Exercise material:
# # # # # # #

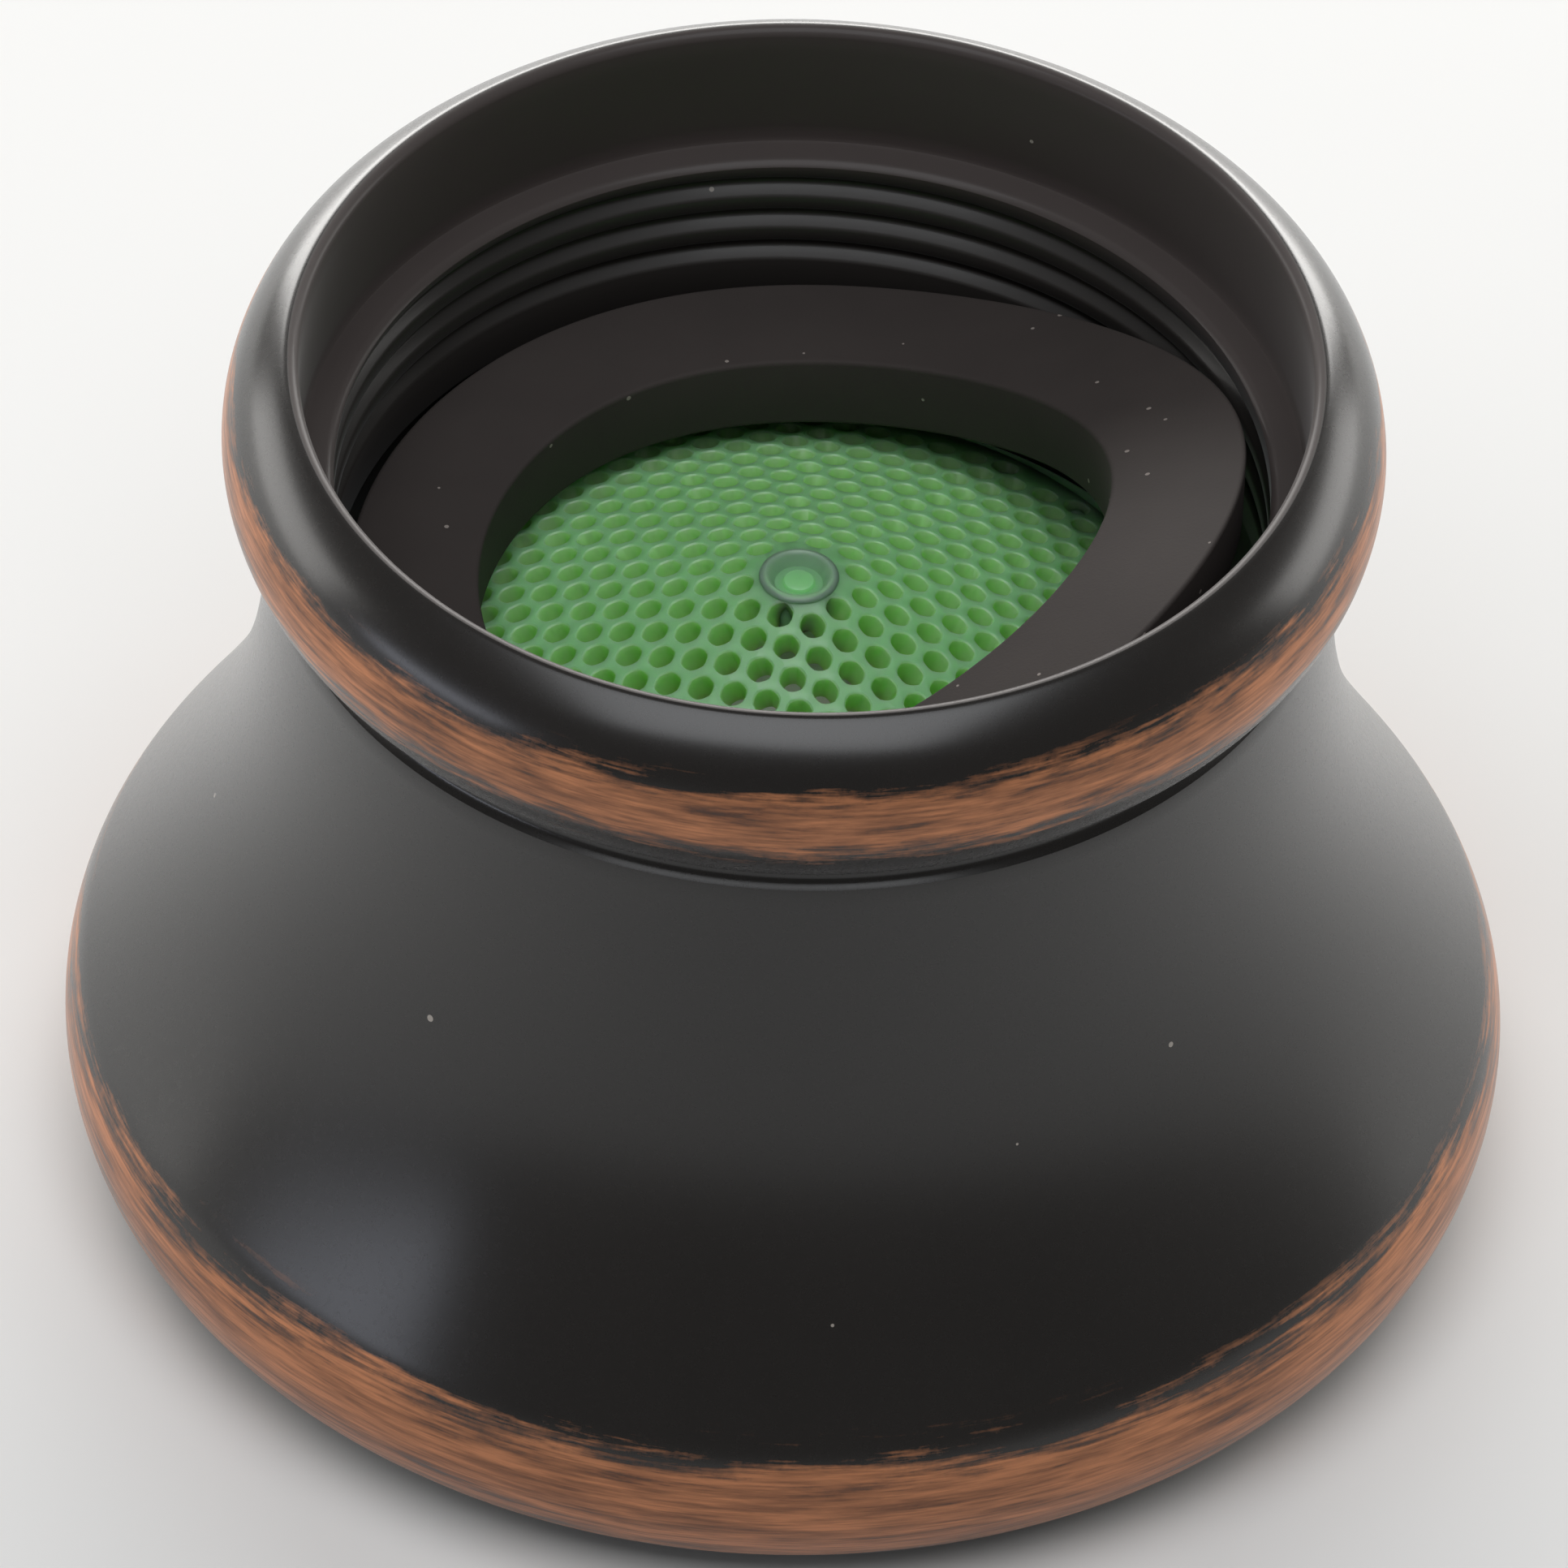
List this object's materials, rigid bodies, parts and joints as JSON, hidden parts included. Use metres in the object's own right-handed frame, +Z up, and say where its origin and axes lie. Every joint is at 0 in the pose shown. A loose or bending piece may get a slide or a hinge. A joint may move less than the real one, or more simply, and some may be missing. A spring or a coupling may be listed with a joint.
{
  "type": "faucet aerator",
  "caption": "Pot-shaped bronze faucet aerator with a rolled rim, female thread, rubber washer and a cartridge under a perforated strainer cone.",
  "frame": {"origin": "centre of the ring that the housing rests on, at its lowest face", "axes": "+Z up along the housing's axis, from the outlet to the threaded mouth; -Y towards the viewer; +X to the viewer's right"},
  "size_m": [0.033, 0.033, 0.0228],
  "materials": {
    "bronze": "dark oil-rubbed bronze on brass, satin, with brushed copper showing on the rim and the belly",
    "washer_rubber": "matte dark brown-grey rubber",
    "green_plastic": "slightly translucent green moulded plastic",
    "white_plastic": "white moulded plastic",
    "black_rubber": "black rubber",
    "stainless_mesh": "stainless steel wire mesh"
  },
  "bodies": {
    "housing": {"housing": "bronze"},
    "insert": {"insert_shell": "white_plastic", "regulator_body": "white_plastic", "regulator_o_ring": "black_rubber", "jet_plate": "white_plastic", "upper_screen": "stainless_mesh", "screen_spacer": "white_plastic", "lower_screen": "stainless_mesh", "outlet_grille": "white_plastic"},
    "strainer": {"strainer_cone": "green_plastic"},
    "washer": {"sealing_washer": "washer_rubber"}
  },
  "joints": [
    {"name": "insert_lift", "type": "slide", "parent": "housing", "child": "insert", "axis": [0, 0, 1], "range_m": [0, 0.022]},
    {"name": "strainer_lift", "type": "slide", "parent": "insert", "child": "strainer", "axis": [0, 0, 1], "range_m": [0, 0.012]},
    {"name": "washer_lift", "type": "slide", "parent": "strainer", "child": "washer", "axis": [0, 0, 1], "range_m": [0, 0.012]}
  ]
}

# # # # # # #

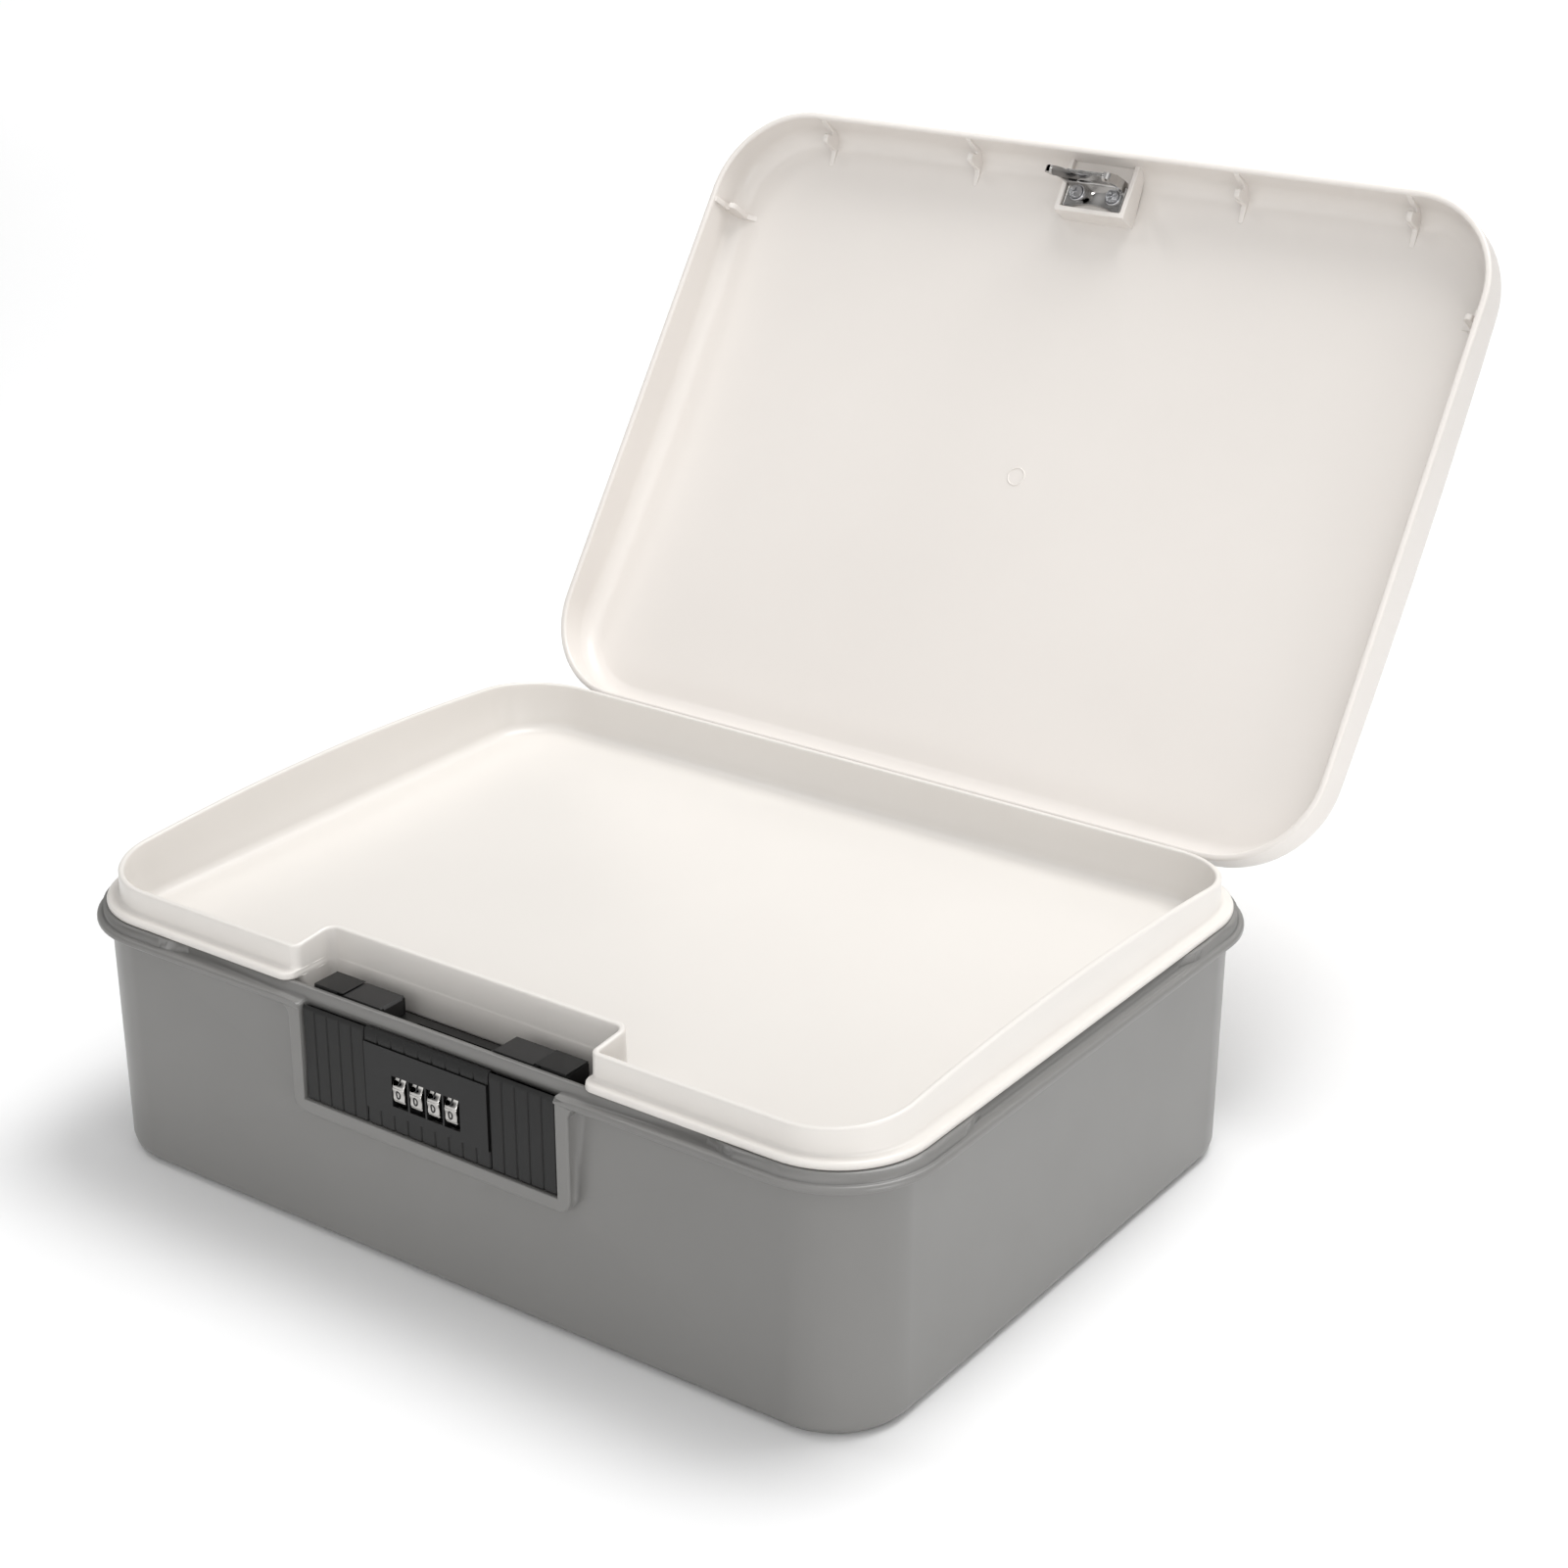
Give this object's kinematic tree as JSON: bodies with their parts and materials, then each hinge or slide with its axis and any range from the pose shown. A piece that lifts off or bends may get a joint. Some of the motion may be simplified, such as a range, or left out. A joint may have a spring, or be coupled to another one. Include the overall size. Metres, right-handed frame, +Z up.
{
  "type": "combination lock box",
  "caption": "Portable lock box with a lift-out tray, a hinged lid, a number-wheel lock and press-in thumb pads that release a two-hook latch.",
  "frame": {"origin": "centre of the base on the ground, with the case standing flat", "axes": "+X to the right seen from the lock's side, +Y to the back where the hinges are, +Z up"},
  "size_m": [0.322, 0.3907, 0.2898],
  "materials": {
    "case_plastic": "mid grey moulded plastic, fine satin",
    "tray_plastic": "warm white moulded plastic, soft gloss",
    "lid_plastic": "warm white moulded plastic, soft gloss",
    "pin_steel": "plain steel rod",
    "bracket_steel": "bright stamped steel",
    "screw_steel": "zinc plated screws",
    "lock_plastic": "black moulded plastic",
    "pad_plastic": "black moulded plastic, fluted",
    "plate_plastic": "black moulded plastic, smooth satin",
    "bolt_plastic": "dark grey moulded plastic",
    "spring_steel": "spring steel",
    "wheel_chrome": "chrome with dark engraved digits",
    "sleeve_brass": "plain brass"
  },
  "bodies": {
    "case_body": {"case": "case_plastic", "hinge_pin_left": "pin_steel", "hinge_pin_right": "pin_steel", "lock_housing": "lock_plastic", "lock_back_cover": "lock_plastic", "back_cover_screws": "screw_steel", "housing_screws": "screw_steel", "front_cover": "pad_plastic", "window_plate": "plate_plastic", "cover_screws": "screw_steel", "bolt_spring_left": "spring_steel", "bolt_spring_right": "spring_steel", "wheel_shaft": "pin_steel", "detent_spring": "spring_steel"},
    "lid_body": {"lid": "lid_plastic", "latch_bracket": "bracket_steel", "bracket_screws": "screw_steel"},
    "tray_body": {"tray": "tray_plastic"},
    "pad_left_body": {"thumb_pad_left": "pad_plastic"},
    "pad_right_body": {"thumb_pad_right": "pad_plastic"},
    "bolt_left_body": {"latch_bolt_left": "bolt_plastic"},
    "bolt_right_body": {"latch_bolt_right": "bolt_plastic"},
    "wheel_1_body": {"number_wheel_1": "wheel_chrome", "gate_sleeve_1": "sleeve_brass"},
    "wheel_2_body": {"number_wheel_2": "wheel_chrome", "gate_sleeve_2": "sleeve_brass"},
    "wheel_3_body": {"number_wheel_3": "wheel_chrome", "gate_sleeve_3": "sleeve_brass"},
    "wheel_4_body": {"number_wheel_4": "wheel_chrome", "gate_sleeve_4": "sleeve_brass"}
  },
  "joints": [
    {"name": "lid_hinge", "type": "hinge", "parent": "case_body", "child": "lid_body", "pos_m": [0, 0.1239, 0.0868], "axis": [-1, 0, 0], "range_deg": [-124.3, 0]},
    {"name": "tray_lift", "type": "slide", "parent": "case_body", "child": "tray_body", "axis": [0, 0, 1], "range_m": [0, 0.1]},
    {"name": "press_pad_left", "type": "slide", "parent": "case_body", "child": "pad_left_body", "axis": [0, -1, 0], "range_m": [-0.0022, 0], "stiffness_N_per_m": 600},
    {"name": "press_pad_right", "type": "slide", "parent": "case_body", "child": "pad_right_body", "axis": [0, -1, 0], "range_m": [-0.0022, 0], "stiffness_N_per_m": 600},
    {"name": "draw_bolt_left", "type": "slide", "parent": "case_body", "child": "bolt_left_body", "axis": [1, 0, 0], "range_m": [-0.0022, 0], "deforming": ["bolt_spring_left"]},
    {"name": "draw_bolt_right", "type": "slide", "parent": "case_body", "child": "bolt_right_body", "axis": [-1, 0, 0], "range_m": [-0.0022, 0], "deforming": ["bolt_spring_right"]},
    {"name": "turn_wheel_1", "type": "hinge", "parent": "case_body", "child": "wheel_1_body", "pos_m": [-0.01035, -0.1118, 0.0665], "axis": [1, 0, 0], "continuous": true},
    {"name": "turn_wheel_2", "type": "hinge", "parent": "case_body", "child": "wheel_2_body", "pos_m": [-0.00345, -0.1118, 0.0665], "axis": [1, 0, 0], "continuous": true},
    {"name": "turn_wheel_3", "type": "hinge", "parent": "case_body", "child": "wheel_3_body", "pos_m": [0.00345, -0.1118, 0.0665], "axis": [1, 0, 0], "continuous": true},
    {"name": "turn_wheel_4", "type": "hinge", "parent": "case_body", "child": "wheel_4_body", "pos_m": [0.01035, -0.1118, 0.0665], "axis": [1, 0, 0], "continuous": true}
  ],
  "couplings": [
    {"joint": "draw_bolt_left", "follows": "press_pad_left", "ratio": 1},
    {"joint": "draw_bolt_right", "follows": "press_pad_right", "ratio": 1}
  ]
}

# # # # # # #

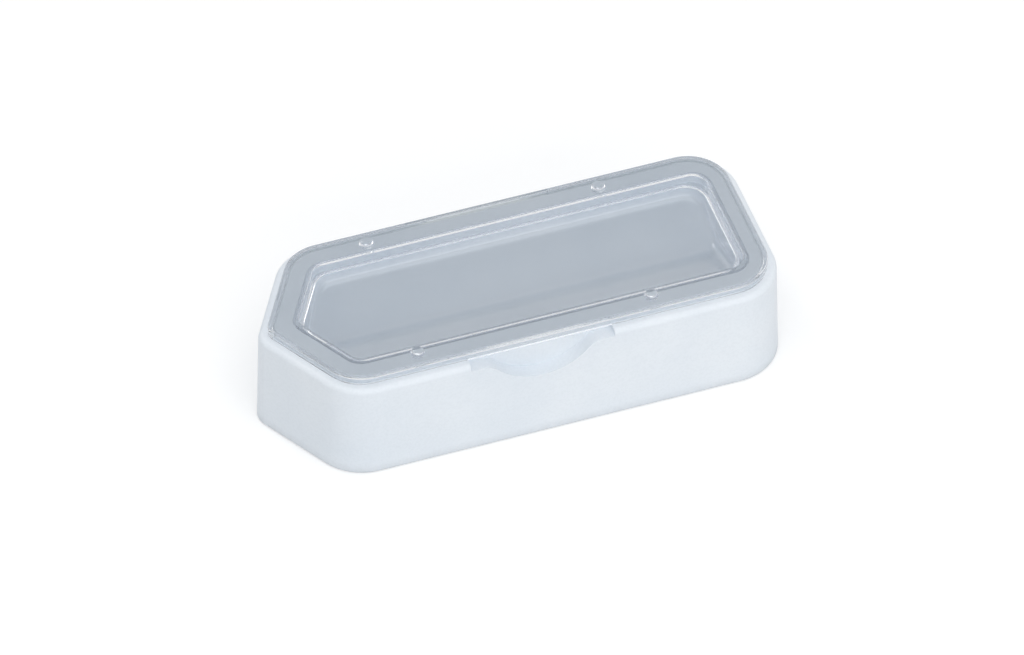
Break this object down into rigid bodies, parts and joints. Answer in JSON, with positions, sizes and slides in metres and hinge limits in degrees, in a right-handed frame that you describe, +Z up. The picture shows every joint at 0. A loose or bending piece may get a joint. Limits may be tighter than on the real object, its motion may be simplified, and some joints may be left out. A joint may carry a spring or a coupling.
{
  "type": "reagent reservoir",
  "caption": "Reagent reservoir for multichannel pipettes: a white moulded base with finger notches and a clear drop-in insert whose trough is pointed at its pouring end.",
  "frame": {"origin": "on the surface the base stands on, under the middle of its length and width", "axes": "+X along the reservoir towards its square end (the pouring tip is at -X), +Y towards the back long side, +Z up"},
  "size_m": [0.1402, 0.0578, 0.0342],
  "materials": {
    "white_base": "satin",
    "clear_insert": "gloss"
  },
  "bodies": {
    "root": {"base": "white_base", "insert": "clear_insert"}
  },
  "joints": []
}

# # # # # # #

What you have to do: Gather each line in the data that holds the string "from".

The response:
  "frame": {"origin": "centre of the ring that the housing rests on, at its lowest face", "axes": "+Z up along the housing's axis, from the outlet to the threaded mouth; -Y towards the viewer; +X to the viewer's right"},
Give this object's kinematic tree as JSON: bodies with their parts and materials, then each hinge or slide with its axis and any range from the pose shown. A piece that lifts off or bends may get a joint. Some of the motion may be simplified, such as a range, or left out. A joint may have a spring, or be coupled to another one. Include the overall size. Metres, right-handed frame, +Z up.
  "frame": {"origin": "centre of the base on the ground, with the case standing flat", "axes": "+X to the right seen from the lock's side, +Y to the back where the hinges are, +Z up"},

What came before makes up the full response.